What is expected
Write out each line beneath this one exactly as it reads.

──────── Available data ────────

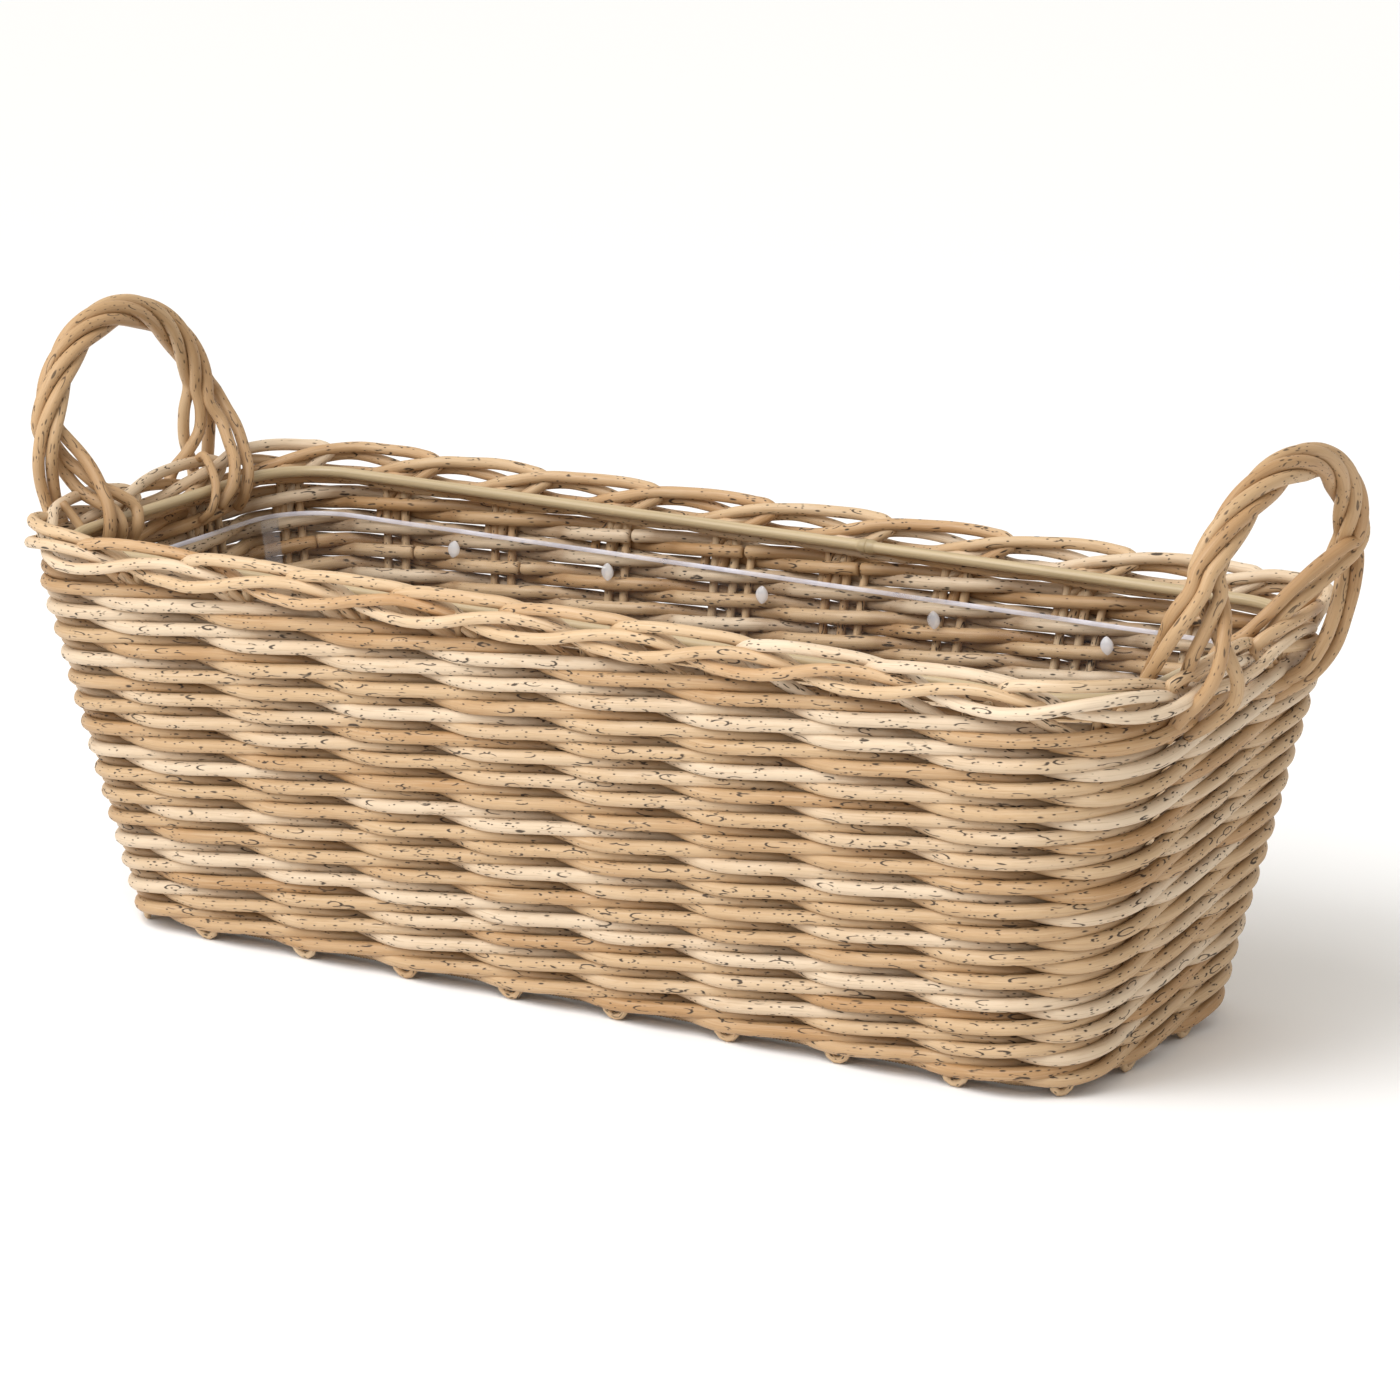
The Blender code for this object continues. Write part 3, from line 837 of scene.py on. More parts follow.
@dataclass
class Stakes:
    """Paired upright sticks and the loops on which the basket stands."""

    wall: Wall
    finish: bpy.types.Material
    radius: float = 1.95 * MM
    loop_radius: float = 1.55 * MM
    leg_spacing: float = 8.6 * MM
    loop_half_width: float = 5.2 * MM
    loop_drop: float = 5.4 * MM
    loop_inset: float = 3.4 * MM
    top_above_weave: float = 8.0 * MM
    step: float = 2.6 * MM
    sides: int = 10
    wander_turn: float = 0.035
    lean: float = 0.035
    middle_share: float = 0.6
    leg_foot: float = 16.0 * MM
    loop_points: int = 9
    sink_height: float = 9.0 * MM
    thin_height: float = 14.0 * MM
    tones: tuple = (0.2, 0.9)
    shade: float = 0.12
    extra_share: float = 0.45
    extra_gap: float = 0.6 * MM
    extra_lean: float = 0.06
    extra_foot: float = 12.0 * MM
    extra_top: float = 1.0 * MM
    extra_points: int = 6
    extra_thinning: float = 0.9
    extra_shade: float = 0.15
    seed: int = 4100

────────

Result of the exercise
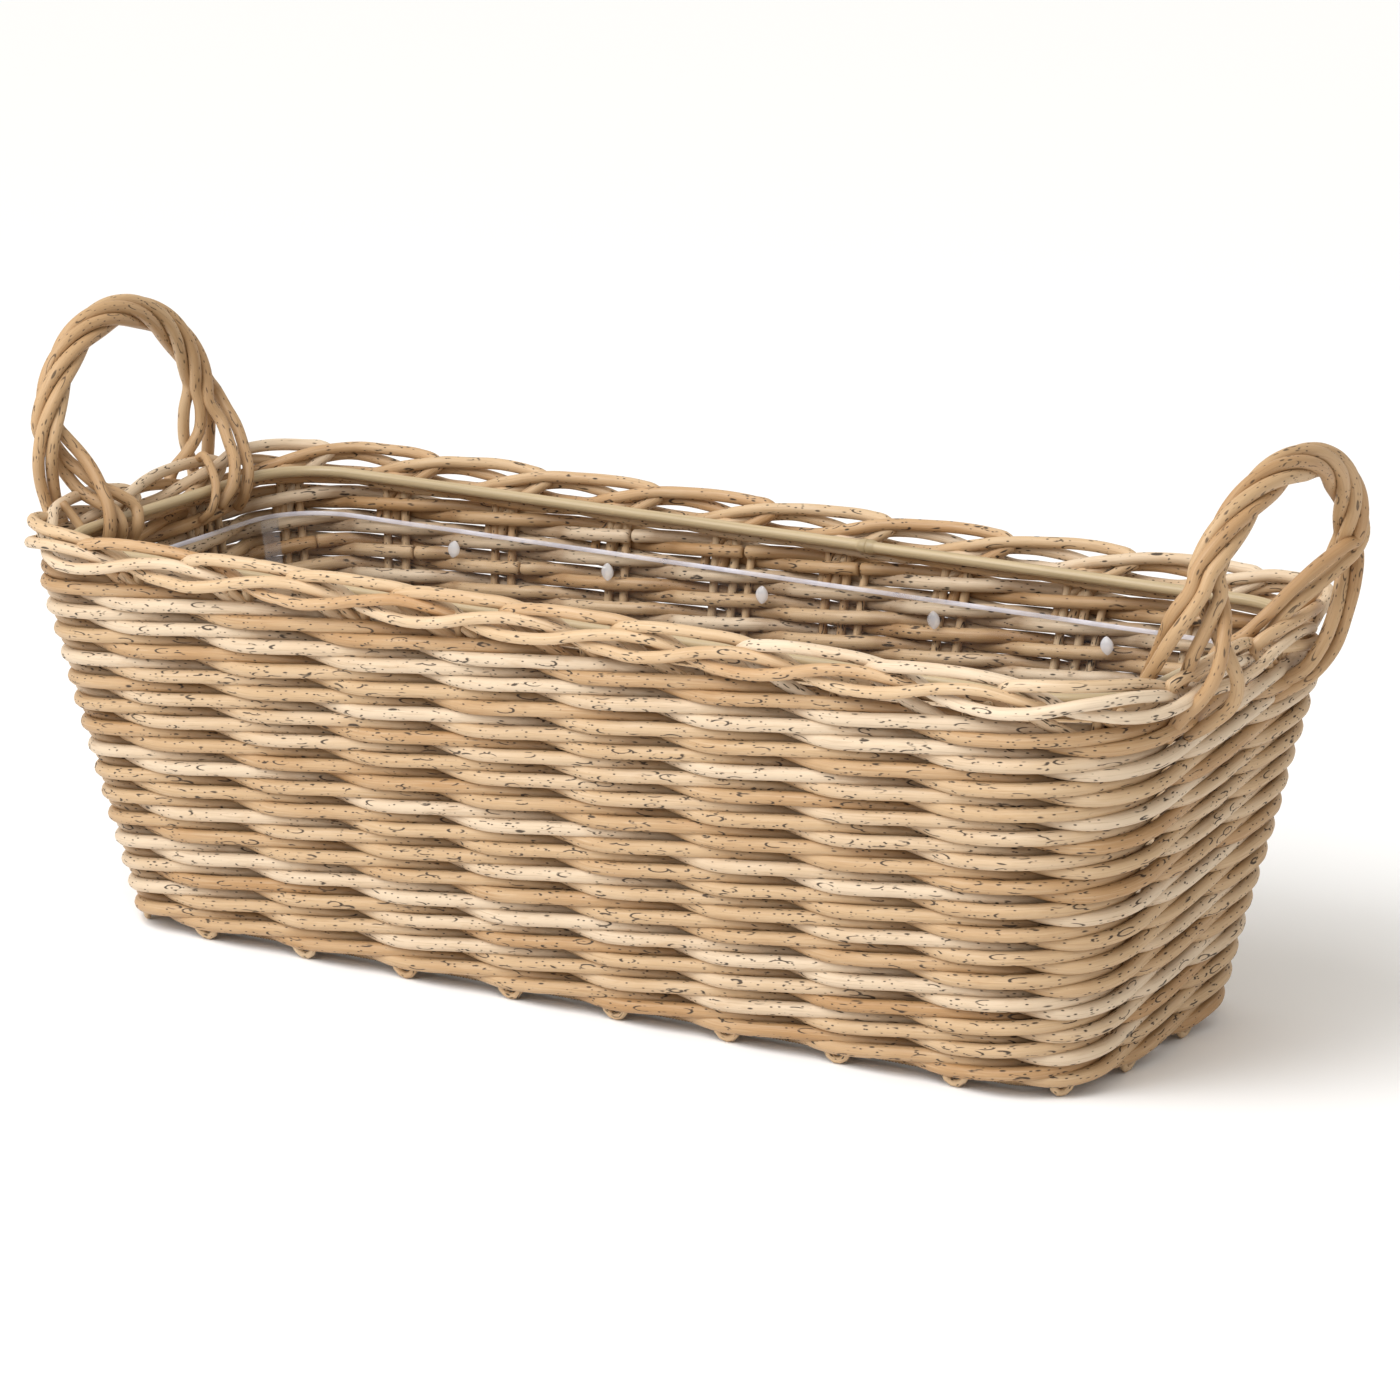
The Blender code for this object continues. Write part 3, from line 837 of scene.py on. More parts follow.
@dataclass
class Stakes:
    """Paired upright sticks and the loops on which the basket stands."""

    wall: Wall
    finish: bpy.types.Material
    radius: float = 1.95 * MM
    loop_radius: float = 1.55 * MM
    leg_spacing: float = 8.6 * MM
    loop_half_width: float = 5.2 * MM
    loop_drop: float = 5.4 * MM
    loop_inset: float = 3.4 * MM
    top_above_weave: float = 8.0 * MM
    step: float = 2.6 * MM
    sides: int = 10
    wander_turn: float = 0.035
    lean: float = 0.035
    middle_share: float = 0.6
    leg_foot: float = 16.0 * MM
    loop_points: int = 9
    sink_height: float = 9.0 * MM
    thin_height: float = 14.0 * MM
    tones: tuple = (0.2, 0.9)
    shade: float = 0.12
    extra_share: float = 0.45
    extra_gap: float = 0.6 * MM
    extra_lean: float = 0.06
    extra_foot: float = 12.0 * MM
    extra_top: float = 1.0 * MM
    extra_points: int = 6
    extra_thinning: float = 0.9
    extra_shade: float = 0.15
    seed: int = 4100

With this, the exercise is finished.